One other RunJob option which deserves mention is the flag +base. All of the programs which RunJob executes allow the user to specify the output file name. The +base flag for RunJob allows the user to select a standard name that will be tacked on to these output files in order to identify the file. The run number is also an automatic addition to the names of each of the output files. When using a1c, if the +base option is specified for RunJob, it is not necessary to specify the -N option for a1c. Similarly, if RunJob executes both a1c and sync, it is not necessary for the user to specify the -y option for a1c.
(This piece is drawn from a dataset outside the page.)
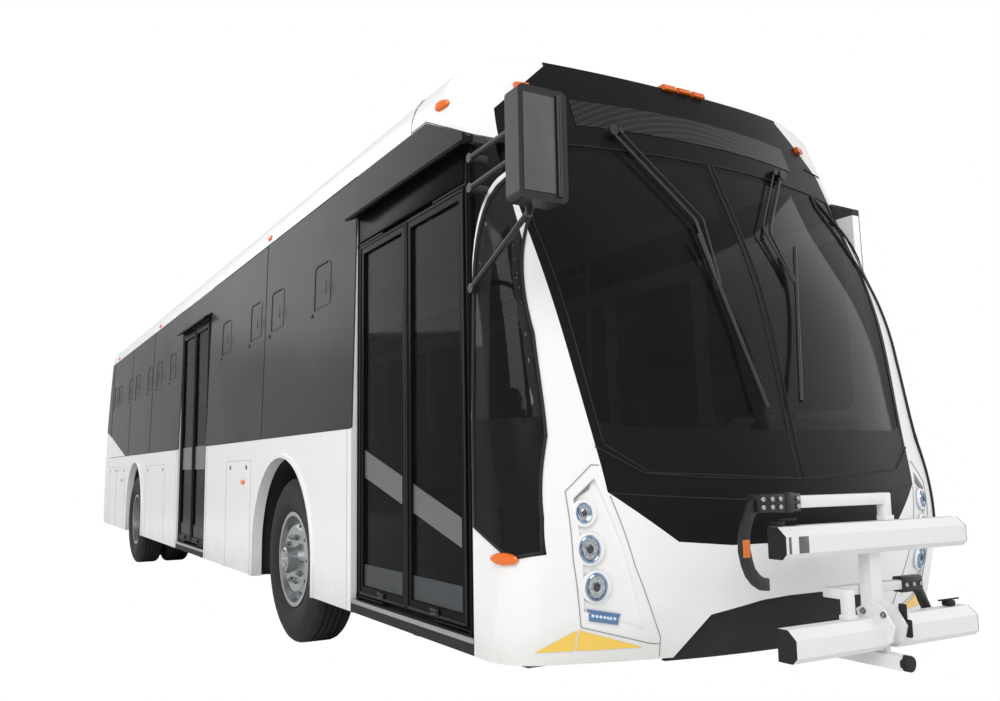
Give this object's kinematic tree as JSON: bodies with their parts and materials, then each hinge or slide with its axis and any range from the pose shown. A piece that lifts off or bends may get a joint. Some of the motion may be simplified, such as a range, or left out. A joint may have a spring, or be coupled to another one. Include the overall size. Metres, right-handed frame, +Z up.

This will also be automatically taken care of for the user by RunJob.
The most important task that RunJob performs is to monitor and report back the status of the executables that it runs. The first method that RunJob utilizes is to constantly update a progress file specific to the data file being processed. This ASCII file is located in the CLAS_PROG directory and gives the chef an invaluable tool for analysis of the health of a particular job. Primarily what is stored in this file are time stamps when each executable was begun and completed. The second method that RunJob uses to monitor the executables it runs is to parse the output of those executables and store it in the Perl off-line database that was previously discussed in this paper.